I then spent some time with DIC Studios, story-editing the following series; including:
Dennis the Menace - The Beverly Hills Teen Club -Teddy Ruxpin - The New Adventures of He-Man
And then on to Ruby-Spears Studio, to story-edit the Police Academy series.
And from there, to Saban Productions, where I story-edited Camp Candy; a truly delightful experience.
The Teenage Mutant Ninja Turtles - The Toxic Crusaders - James Bond, Jr. - The New Adventures of Sinbad - Pretty Piggies - Barnyard Commandos
To my mind, Fred Wolf is by far the most creative producer in the entire cartoon industry. His overwhelming talents encompass every conceivable skill required in this demanding field, making him a virtual one-man-band of animation: Writer; layout artist; story-boarder; character designer; animator; film editor; voice director – and most importantly, a truly gracious and generous person whose friendship I value beyond measure.
Despite my seeming successes, it's only fair that you know that my career has by no means been a rocket-ship ride to the moon. In its erratic flight pattern, it encountered its share of detours, flame-outs, implosions and crashes; with any number of projects failing ignominiously, despite my having invested countless hours of creativity, effort, and often hard cash, toward their hoped-for success – any one of which would have vaulted me into that exclusive country-club stratospherre reserved for the super-wealthy.

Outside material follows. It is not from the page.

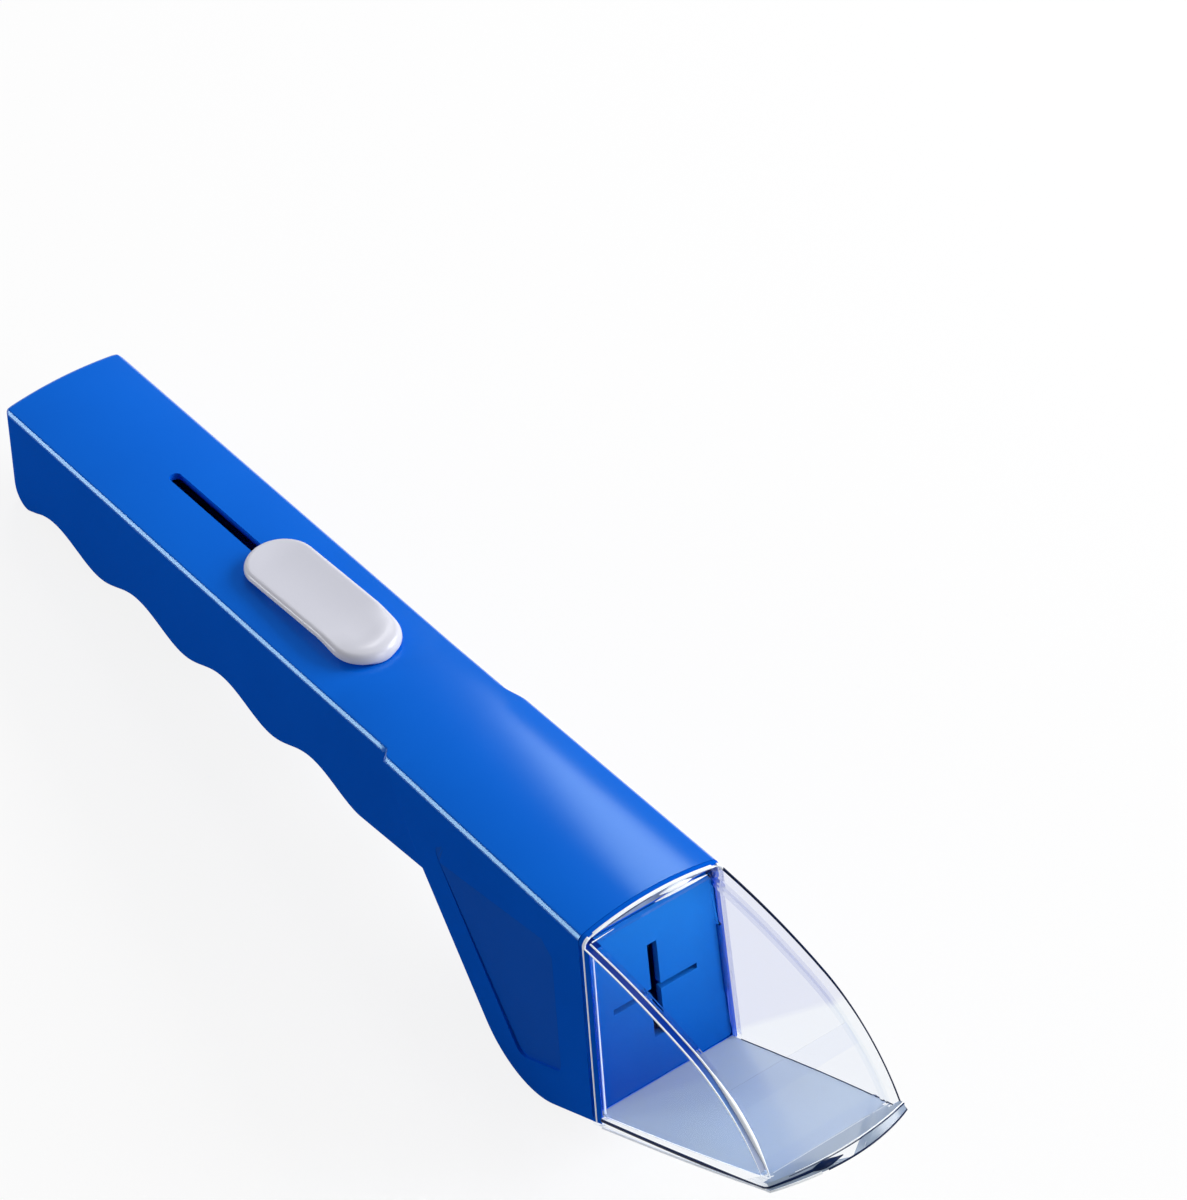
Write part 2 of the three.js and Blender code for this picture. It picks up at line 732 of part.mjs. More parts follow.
function sliderCarriage() {
  const half = handleInnerHalf - runningGap;
  const rear = stemX - carriageLength / 2;
  const front = stemX + carriageLength / 2;
  const outline = rounded(rectangle(rear, front, -half, half, carriageCornerRadius));
  const plate = solid(upward(outline, carriageBottom, carriageThickness));
  const ribY = handleInnerHalf - handleLedgeReach - seatGap - carriageRibThickness / 2;
  const ribs = [-1, 0, 1].map((side) => block(
    rear + carriageCornerRadius, front - carriageCornerRadius,
    side * ribY - carriageRibThickness / 2, side * ribY + carriageRibThickness / 2,
    carriageBottom - carriageRibDepth, carriageBottom + carriageThickness / 2,
  ));
  const stem = stemBlock(0, carriageBottom + carriageThickness / 2, stemTop);
  const pegs = [-1, 1].flatMap((end) => {
    const x = stemX + (end * pegSpacing) / 2;
    const headZ = filmTop + runningGap;
    return [
      post(pegRadius, x, 0, carriageBottom + carriageThickness / 2, headZ + pegHeadHeight / 2),
      post(pegHeadRadius, x, 0, headZ, headZ + pegHeadHeight),
    ];
  });
  return union([plate, ...ribs, stem, ...pegs]);
}

// How far the button's top lies below its crest: it falls evenly to the rear, a little to its sides,
// and steeply round its nose
function buttonFall(x, y) {
  const half = buttonWidth / 2;
  const noseX = buttonLength - buttonRearBack;
  const crestX = noseX - buttonNoseLength;
  const fromCentre = Math.hypot(Math.max(0, x - noseX + half), y);
  const behind = Math.max(0, crestX - x) / (buttonLength - buttonNoseLength);
  const ahead = clamp((x - crestX) / buttonNoseLength, 0, 1);
  const past = clamp((fromCentre - buttonCrestRadius) / (half - buttonCrestRadius), 0, 1);
  return buttonRearDrop * behind + buttonSideDrop * (y / half) ** 2 + buttonNoseDrop * ahead * past ** 2;
}

function buttonRing(shrink, narrowing, z, fall = () => 0) {
  const end = buttonWidth / 2 - shrink;
  const half = end - narrowing;
  const rearX = -buttonRearBack + buttonWidth / 2;
  const frontX = rearX + buttonLength - buttonWidth;
  const points = [];
  for (const [x, from] of [[frontX, -Math.PI / 2], [rearX, Math.PI / 2]]) {
    for (let k = 0; k <= crossSteps; k++) {
      const angle = from + (Math.PI * k) / crossSteps;
      const [alongX, acrossY] = [x + end * Math.cos(angle), half * Math.sin(angle)];
      points.push(new THREE.Vector3(alongX, acrossY, z - fall(alongX, acrossY)));
    }
  }
  return points;
}

function sliderButton() {
  const rings = [buttonRing(0, buttonUndercut, headHeight)];
  for (let k = 0; k <= 2 * edgeSegments; k++) {
    const turn = (Math.PI * k) / (4 * edgeSegments);
    const shrink = buttonEdgeRadius * (1 - Math.cos(turn));
    rings.push(buttonRing(shrink, 0, buttonTop - buttonEdgeRadius * (1 - Math.sin(turn)), buttonFall));
  }
  for (const share of dishShares) {
    const shrink = buttonEdgeRadius + (buttonWidth / 2 - buttonEdgeRadius) * share;
    const dish = thumbDishDepth * Math.sin((Math.PI * share) / 2);
    rings.push(buttonRing(shrink, 0, buttonTop - dish, buttonFall));
  }
  const [x0, x1] = [-buttonRearBack - overrun, -buttonRearBack + buttonLength + overrun];
  const outline = rounded(rectangle(x0, x1, 0, headHeight + seatGap));
  const sheet = across(outline, handleWidth, 0, 0, 2 * crossSteps);
  const below = solid(crowned(sheet, () => handleWidth / 2));
  return loft(rings).subtract(below).subtract(stemBlock(runningGap, 0, stemTop + runningGap));
}

// Finishes

function plastic(color, roughness, opacity = 1) {
  const transparent = opacity < 1;
  return new THREE.MeshStandardMaterial({ color, roughness, metalness: 0, opacity, transparent });
}

const blueShell = plastic('#1560cc', 0.32);
const blueInner = plastic('#166dcd', 0.36);
const clearMoulding = plastic('#eef2f7', 0.08, 0.35);
const clearFilm = plastic('#f4f7fb', 0.06, 0.25);
const whiteButton = plastic('#dfe1e8', 0.38);
const whiteInner = plastic('#d5d7de', 0.5);

// Assembly, stood on the table line that touches the tail's foot and the head's heel

function tableAngle() {
  const tail = rounded(handleProfile());
  const head = rounded(headProfile(0));
  const rearTail = tail.filter((point) => point.x < -2 * headLength);
  const drop = (a, b) => (a.x < b.x ? Math.atan2(a.y - b.y, b.x - a.x) : -Math.PI);
  return Math.min(...rearTail.map((a) => Math.max(...head.map((b) => drop(a, b)))));
}

const shells = housingHalves();
const catcher = new THREE.Group();
catcher.add(
  piece('housing_left', shells.left, blueShell),
  piece('housing_right', shells.right, blueShell),
  piece('bulkhead', bulkhead(), blueInner),
  piece('capture_chamber', captureChamber(), clearMoulding),
  piece('shutter_film', shutterFilm(), clearFilm),
  piece('shutter_lead_edge', shutterLeadEdge(), clearMoulding),
  piece('slider_carriage', sliderCarriage(), whiteInner),
  piece('slider_button', sliderButton(), whiteButton),
);
catcher.rotation.y = -tableAngle();
catcher.updateMatrixWorld(true);
const bounds = new THREE.Box3().setFromObject(catcher, true);
catcher.position.set(-(bounds.min.x + bounds.max.x) / 2, 0, -bounds.min.z);

const model = new THREE.Group();
model.add(catcher);

export default model;
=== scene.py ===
import json
import math

import bmesh
import bpy
from mathutils import Matrix, Vector


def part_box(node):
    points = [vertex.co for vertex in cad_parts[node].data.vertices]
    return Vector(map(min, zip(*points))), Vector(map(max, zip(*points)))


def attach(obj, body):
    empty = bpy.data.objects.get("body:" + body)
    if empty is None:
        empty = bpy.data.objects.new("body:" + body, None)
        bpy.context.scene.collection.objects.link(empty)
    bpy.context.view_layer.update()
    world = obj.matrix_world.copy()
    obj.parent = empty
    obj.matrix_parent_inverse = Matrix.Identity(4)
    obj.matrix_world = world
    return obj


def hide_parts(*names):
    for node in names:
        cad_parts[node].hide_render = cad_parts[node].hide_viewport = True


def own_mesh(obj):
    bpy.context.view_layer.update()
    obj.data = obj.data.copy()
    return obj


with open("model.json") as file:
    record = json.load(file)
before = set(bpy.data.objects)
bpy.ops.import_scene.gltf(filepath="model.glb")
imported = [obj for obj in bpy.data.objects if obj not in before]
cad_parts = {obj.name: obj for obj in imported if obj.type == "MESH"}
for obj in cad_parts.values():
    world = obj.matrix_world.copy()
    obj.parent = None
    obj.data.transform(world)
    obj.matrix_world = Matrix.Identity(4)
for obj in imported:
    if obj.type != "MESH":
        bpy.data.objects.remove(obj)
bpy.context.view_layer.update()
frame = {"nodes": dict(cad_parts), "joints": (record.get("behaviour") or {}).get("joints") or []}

# Spider catcher. Sizes are in millimetres, along the handle: X runs forward from the rim of the head, Y runs
# across, Z runs up from the lowest corner of the rim. PLACE stands that on the table, in metres.
MM = 0.001
SLIDE = next(joint for joint in frame["joints"] if joint["name"] == "shutter_slide")
RISE = math.atan2(SLIDE["axis"][2], SLIDE["axis"][0]) + math.pi
RIM_ABOVE_TABLE = 11.1703
RIM_AT = (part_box("housing_left")[1][0], 0, RIM_ABOVE_TABLE * MM)
PLACE = Matrix.Translation(RIM_AT) @ Matrix.Rotation(-RISE, 4, "Y") @ Matrix.Scale(MM, 4)

# Handle
HANDLE_LENGTH = 137.4
HANDLE_WIDTH = 28.2
GRIP_DEPTH = 22.6
FINGER_DEPTH = 4.2
FINGERS = 4
FIRST_FINGER_IN = 14.4
LAST_FINGER_BACK = 28.8
STEPS_PER_FINGER = 32
TAIL_LEAN = 3.4
TAIL_BOW = 0.5
TAIL_CORNER = 1.8
TAIL_FOOT_DEPTH = 5.4
TAIL_FOOT_RADIUS = 4.5
TAIL_TOP_RADIUS = 1.4

# Head
HEAD_LENGTH = 65
HEAD_HEIGHT = 48
HEAD_WIDTH = 32
HEAD_REAR_WIDTH = 30.6
SIDE_DRAFT = 1.3
FLARE_BACK = 55
FLARE_HEIGHT = 28.5
FLARE_SLOPE = math.tan(math.radians(55.6))
HEEL_RADIUS = 18
FLOOR_SLOPE = math.tan(math.radians(24.3))
NEAR_JOIN = 1.6
FAR_JOIN = 6
CROWN_RUN_IN = 20
PANEL_INSET = 9.5
PANEL_DEPTH = 0.6
PANEL_RADIUS = 3

# Shell
WALL = 1.5
EDGE_RADIUS = 1
EDGE_ARC = 0.6
TAIL_CROWN = 0.9
HEAD_CROWN = 2.3
SLOT_WIDTH = 2.6
SLOT_END_RADIUS = 1.287
SLOT_REAR_BACK = 159.8
RIB_THICKNESS = 1.2
RIB_REACH = 2
BULKHEAD_THICKNESS = 1.6

# Button and its stem
BUTTON_LENGTH = 43.6
BUTTON_WIDTH = 14.8
BUTTON_RISE = 5.2
BUTTON_REAR_BACK = 127.7
BUTTON_EDGE_RADIUS = 1.1
BUTTON_SIDE_UNDERCUT = 1.56
BUTTON_REAR_DROP = 1.4
BUTTON_NOSE_LENGTH = 12
BUTTON_NOSE_DROP = 1.8
BUTTON_CREST_RADIUS = 2.5
BUTTON_SIDE_DROP = 0.3
THUMB_DISH_DEPTH = 0.5
STEM_LENGTH = 8

# Shutter and rails
FILM_THICKNESS = 0.3
FILM_ENGAGEMENT = 0.5
TAIL_FILM_WIDTH = 22.4
RAIL_DROP = 1.6
REAR_RAIL_RADIUS = 132.6
REAR_RAIL_ANGLE = math.radians(14)
FRONT_RAIL_RADIUS = 32
RAIL_FLANGE = 0.6
RAIL_LEDGE = 1
RAIL_REACH = 2.9
CARRIAGE_LENGTH = 38
CARRIAGE_CORNER = 2.5

# Chamber
CHAMBER_WALL = 1.6
TIP_TAPER = 1
RIM_DEPTH = 1.4
RIM_WIDTH = 2.3
RIM_CORNER = 2
LIP_CORNER_REACH = 2
LIP_BOW = 4.3
LIP_CORNER_BEVEL = 0.9
LIP_BEVEL = 2.4
VENT_BAR = (2.2, 24)
VENT_CROSS = (19, 1.4)
VENT_HEIGHT = 24.2
TAB_LENGTH = 7
TAB_HEIGHT = 18
TAB_THICKNESS = 0.8
TAB_HOOK = 0.5
TAB_HOOK_LENGTH = 1.6
TAB_CENTRE = 24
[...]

But, alas! It apparently wasn't meant to be; relegating me, instead, to membership in that vast army of still-striving "99-Percenters."
Among those animation fiascos were:
Topo Gigio - Little Orphan Annie - Broom-Hilda - Don Martin's Captain Klutz - Betty Boop
But probably my biggest professional regret is that of never having met a single member of The Beatles -- although there's still a chance of that happening: Now that Paul McCartney is toying with the notion of converting to Judaism, I'm hoping I might bump into him at a Friday night synagogue service in some "meet-cute" incident –- like, maybe he and I having a comical tug-of-war over the one remaining yarmulke.
Over the years, it's been both my pleasure and privilege to have collaborated, and in some cases formed life-long friendships, with a number of overwhelmingly talented producers, comedy writers, artists, and cartoonists, too many of whom -- sadly -- are now gone. The list includes:
SERGIO ARAGONÉS - RALPH BAKSHI - JOE BARBERA - GEORGE BURDITT - JOHN CANDY - WILL ELDER - MARC EVANIER - AL FELDSTEIN - AL GORDON - AL JAFFEE - LLOYD KAUFMAN - ARNIE KOGEN - WOODY KLING - HARVEY KURTZMAN - MELL LAZARUS - NORMAN LEAR - STAN LEE - DAVID LEVINE - MARGARET LOESCH - CHUCK LORRE - ALAN MANINGS - NORMAN MAURER - CHUCK MCCANN - NICK MEGLIN - CAROLE BRUCE MENDELSOHN - PHIL MENDEZ - DOUG MOLITOR - JIM MULLIGAN - DAVID PANICH - HOWIE POST - JERRY ROBINSON - ARNIE ROSEN - LYNN ROTH - LEW SAYRE SCHWARTZ - ERICH SEGAL - SCOTT SHAW! - JERRY SIEGEL - FRED SILVERMAN - LEONARD STARR - ARNIE SULTAN - ALEX TOTH - MORT WALKER - PAUL WAYNE - ED. WEINBERGER - DAVID WISE - FRED WOLF - WALLY WOOD
As for the future...
Lately, I've primarily focused my energies on creating highly entertaining reading matter, in both hard copy and electronic formats.
I’m currently in the process of completing the close-to-unbelievable life story of the late Pat Morita -– of both stand-up comedy and “The Karate Kid” fame. Click Here For Opening Chapter
There’s also a Jacky’s Diary-style cartoon book, titled “Stuff I'm Lerning in Skool” -– a comical commentary on our currently abysmal system of public education.
Click Here For Sample Pages
And also, “Montezuma’s Revenge” –- an outrageous, 375-page black comedy memoir, recoujnting my six surrealistic years of living in Mexico during the 1950s. Click Here For Opening Chapter
I thought it fitting to end this saga with still another Al Gordon story:
One morning he showed up at the writers’ room complaining of a maddening and relentless"clicking” sound in his ear. On that same day, another writer arrived with the grim news that his doctor discovered he had the beginning stages of often-fatal colon cancer. In a clumsy attempt to console him, Al said, “At least yours isn’t clicking.”